Apart from the few items that were excluded from the sale of the Villa della Selva in 1920, the exact nature of the collections that Hugo Cahen d'Anvers kept in Allerona seems destined to remain unknown. In 1934, his art works were dispersed in two auctions; catalogs from the Galerie Jean Charpentier (June 7-8, 249 lots) and the Hôtel Drouot (June 11-13, 417 lots) keep track of the objects’ provenance and suggest that the core of these collections was formed around 1925. The two sales collected 965,000 and 183,000 francs respectively.

Generally speaking, the two auction catalogs show Hugo Cahen d’Anvers’s predilection for Chinese objects, which retain a clear quantitative primacy over Japanese artefacts, or a small group of statuettes from Tibet and Burma. The set sold to the Jean Charpentier Gallery consisted of an abundance ofporcelain, cloisonné enamels, fabrics, furniture and precious stones. Alongside a large number of 19-century works is a set of particularly remarkable objects. Joining the Cahen d'Anvers collections in 1925, a large screen in cloisonné enamel, a perfume burner, a porcelain basin decorated with polychrome enamels and a large wooden psyche inlaid with mother-of-pearl had left China around 1900 (Catalogue des objets d’art 1934a, cat. 212, 246, 190, 248).

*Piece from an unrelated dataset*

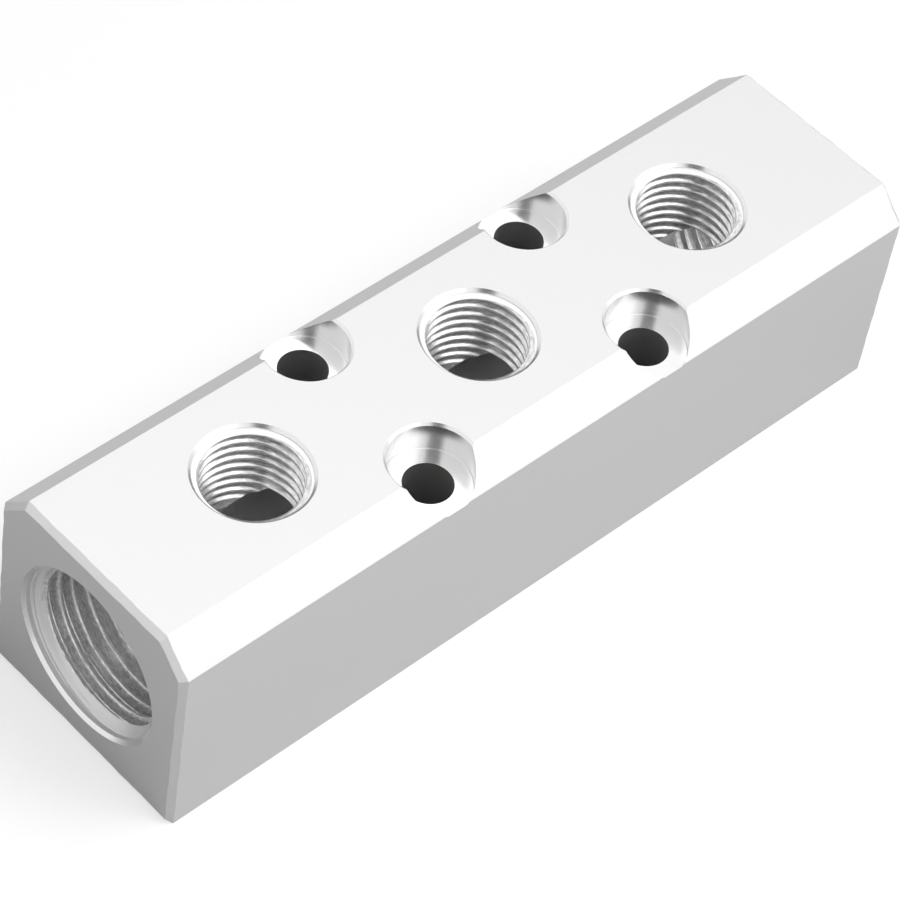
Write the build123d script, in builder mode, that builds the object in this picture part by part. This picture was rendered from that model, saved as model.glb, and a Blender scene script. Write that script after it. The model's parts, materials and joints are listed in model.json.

Looted from the imperial collections, these objects were brought back to France by General Cluzeau, aide-de-camp to Régis Voyron (1838-1921), who had commanded the French expeditionary force during the Boxer uprising (1899-1901). At that time, the imperial palaces of Beijing were heavily despoiled by European troops. The journal of the French writer and naval officer Pierre Loti (1850-1923) offers us valuable testimony of the methods in which these objects were collected (Zurich, Asien-Orient-Institut, Journal de Pierre Loti). In 1900, sent with General Cluzeau "to one of the Empress's palaces", Loti prepared the ground for the arrival of his superiors, "in the midst of a disarray of wonderful things", where he knew he could "do some looting”. His memories offer us a chilling glimpse of the conditions that brought so many collections of Chinese art to Europe.

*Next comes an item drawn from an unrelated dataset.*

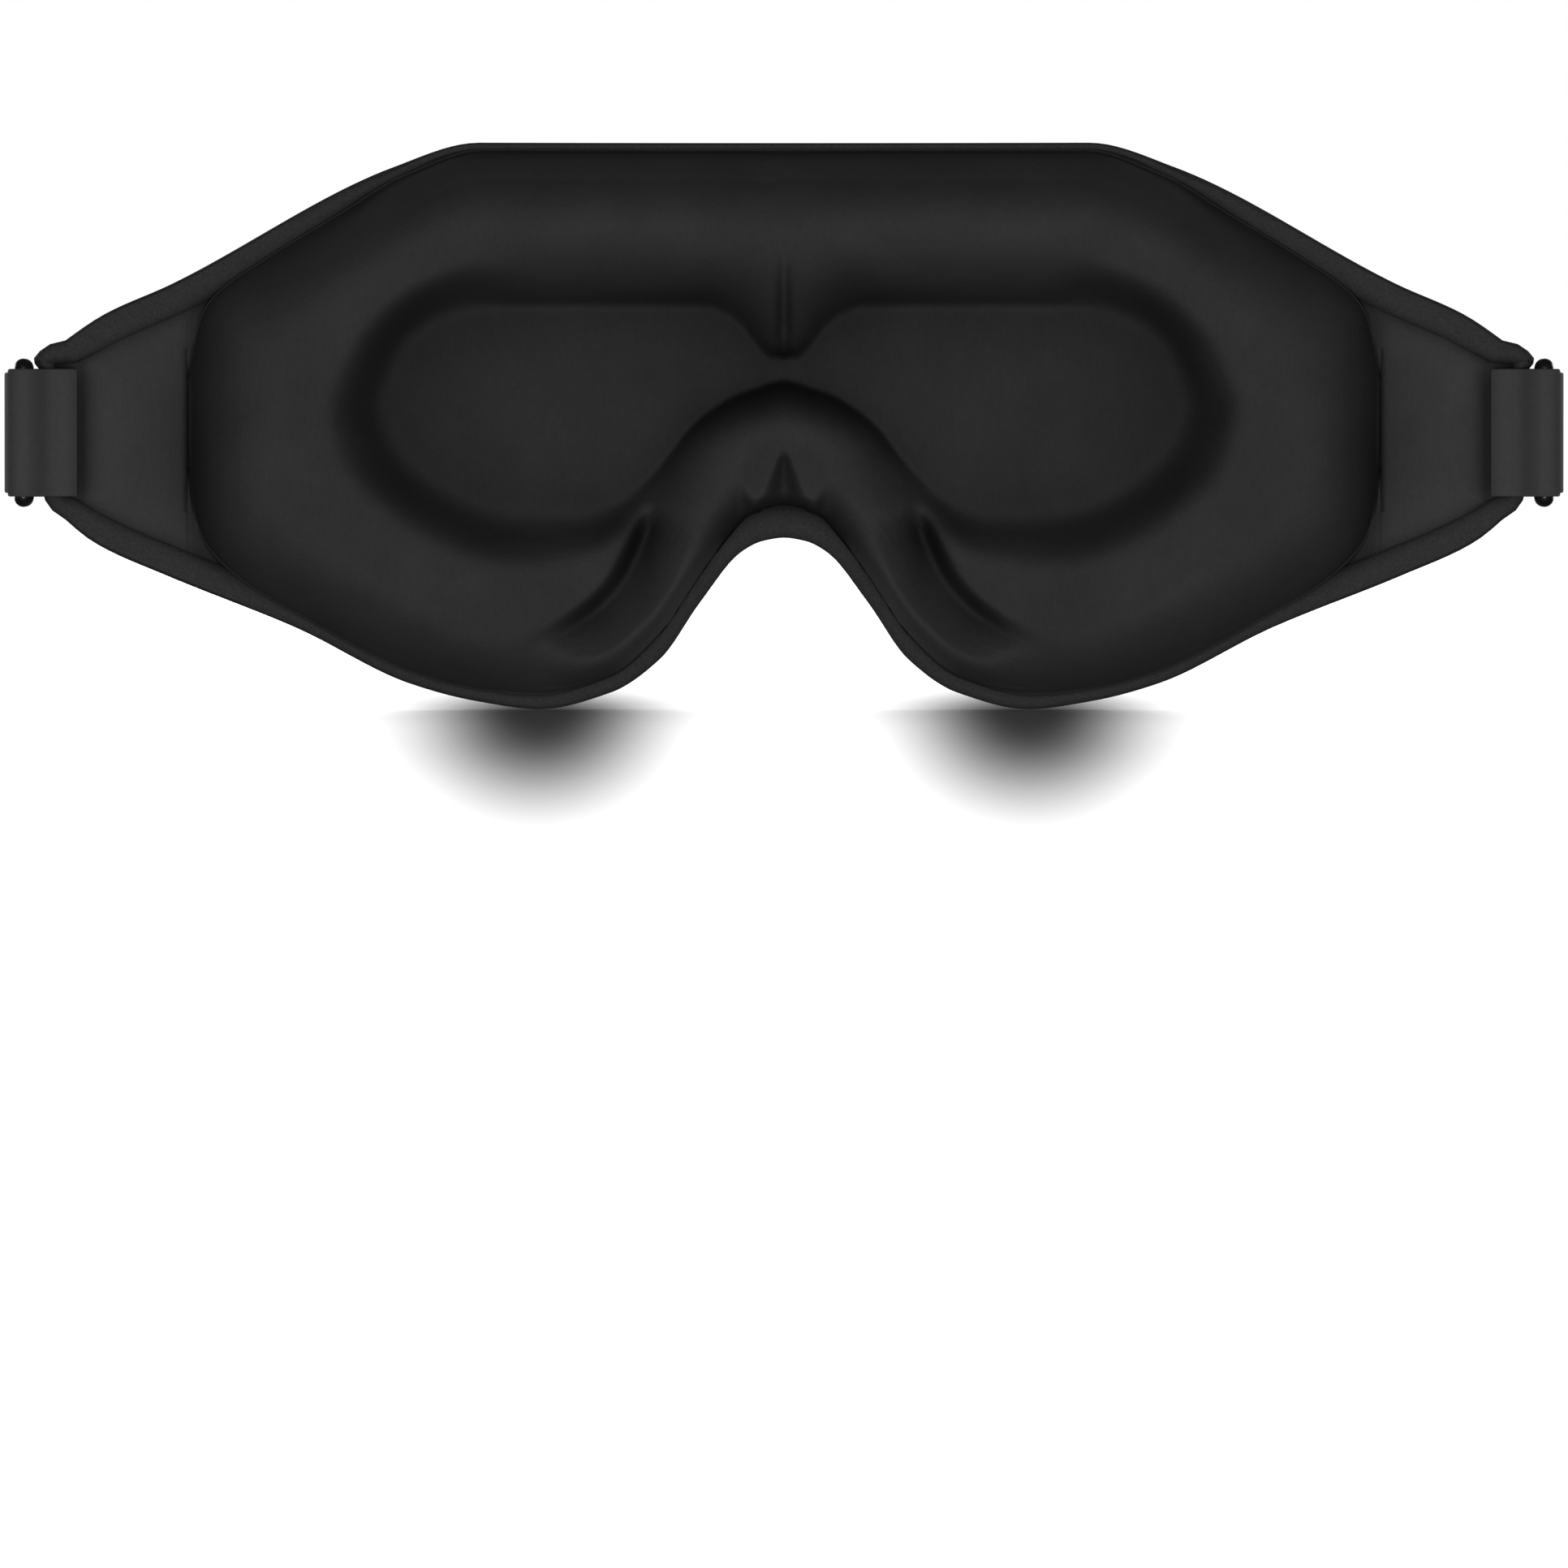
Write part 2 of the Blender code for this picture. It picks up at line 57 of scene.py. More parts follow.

Other objects which share a first-order provenance joined the collection of Hugo Cahen d’Anvers from Adolphe Worch (1843-1915), the Italian banker Camillo Castiglioni (1879-1957), the marquis Frederick Oliver Robinson de Ripon (1852-1923) and Aloys Revilliod de Muralt (1839-1921).

Hugo also assembled an interesting body of paintings (Catalogue des objets d’art, 1934a, cat. 226-235). Among them is a painting on silk showing the servants of the imperial stables walking horses. Coming from the Sevadjian collection, it bears the signature of "Tchao Mong Fou". Another painting, passed through Louis Gonse, is a Japanese work from the 17th century. Painted on silk, it represents a falcon perched on the trunk of a willow tree: in a seal we read the name of Kano Sanraku (1559-1635), painter and protégé of the daimyo Toyotomi Hideyoshi ( 1537-1598).

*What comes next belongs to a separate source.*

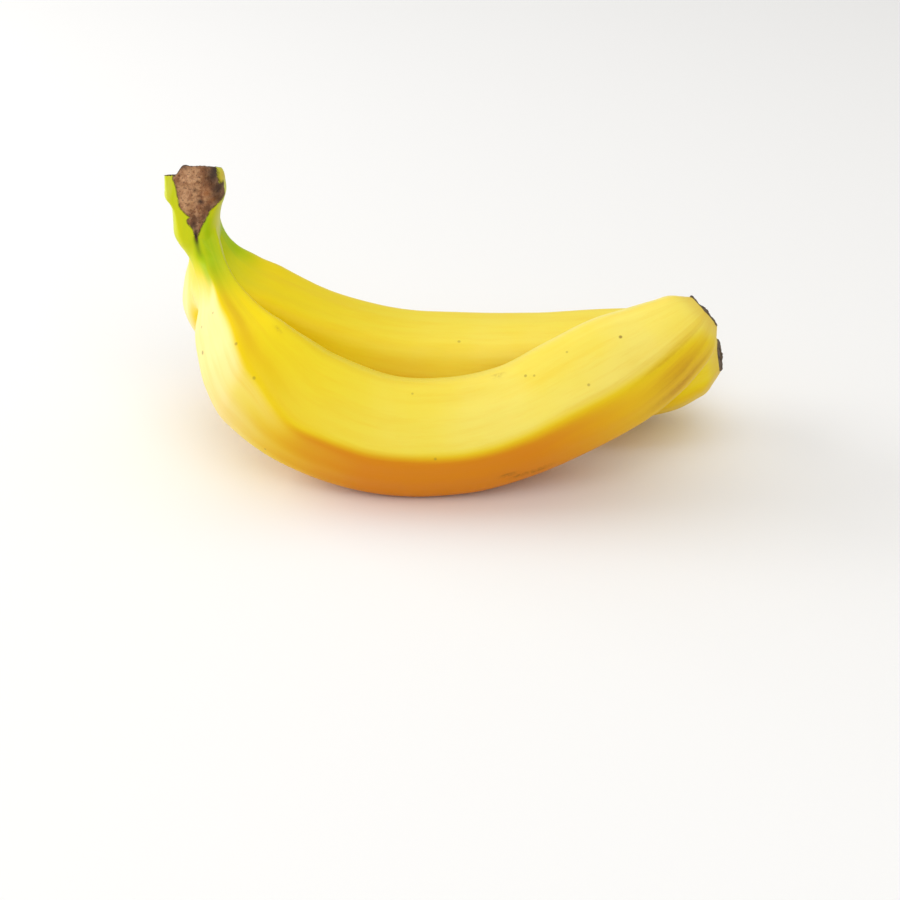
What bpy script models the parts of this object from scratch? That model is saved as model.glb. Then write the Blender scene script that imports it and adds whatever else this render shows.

Almost encyclopaedic in nature, the collection of Hugo Cahen d’Anvers also included a variety of fabrics and cloth. Nineteen lots of Far Eastern furniture attest to the consistency that Hugo sought in his living spaces. The structure of the Villa della Selva already demonstrated an intellectual quest to link its owner's European culture to his interest in Asia. Once again, the furniture sold at the Hôtel Drouot shows the collector's sensitivity to the relationship linking the container to the contents, the home to the collection. The dispersal of a collection of books devoted to the arts of the Far East also suggests a certain intellectual quest. However, with the exception of the most important pieces, the collection of Hugo Cahen d’Anvers was presented as more of a "furniture collection" than a "showcase collection". It appears to be the work of a passionate amateur, but not that of a scholar. This is evidenced for example by the absence of any Chinese specimen of archaeological provenance. The "academic" interest which after 1918 pushed many collectors towards this type of artefacts - more expensive and less conspicuous - did not find purchase with the younger son of the marquis de Torre Alfina. On the contrary, Hugo aligned himself with the "aesthetic" practices of the great collectors of the 19th century: with their brilliant colours, Chinese porcelains perfectly met the needs of well-established taste, linking the impression of China to a sinuous abundance of decor.

As with his botanical collections, the art objects collected by Hugo Cahen d’Anvers reflected his desire to fit the beauties of distant worlds into the spaces of his home. In Allerona, a unifying design linked the gardens to the collections, including the reception areas of the villa. Thus, by the design of its perspectives, through its exteriors and interiors, the Villa della Selva presented itself as the mirror of a man of the 20th century who had known the Orient. A similar construction of identity was reflected in the furnishings of Hugo's apartment on avenue Alphand. In Italy, objects and flowers originating from settlement and from looting found their place peacefully in the beautiful rooms of a house inspired by the Italian Renaissance, while opening up to the world. Stripped of all sacredness, the artefacts from the Far East sat alongside the distant cultures by which they were treasured, alongside the rational and taxonomic understanding of Europe. The often illusory pursuit of understanding the other commingled with a desire to dominate reality by constructing one's public image.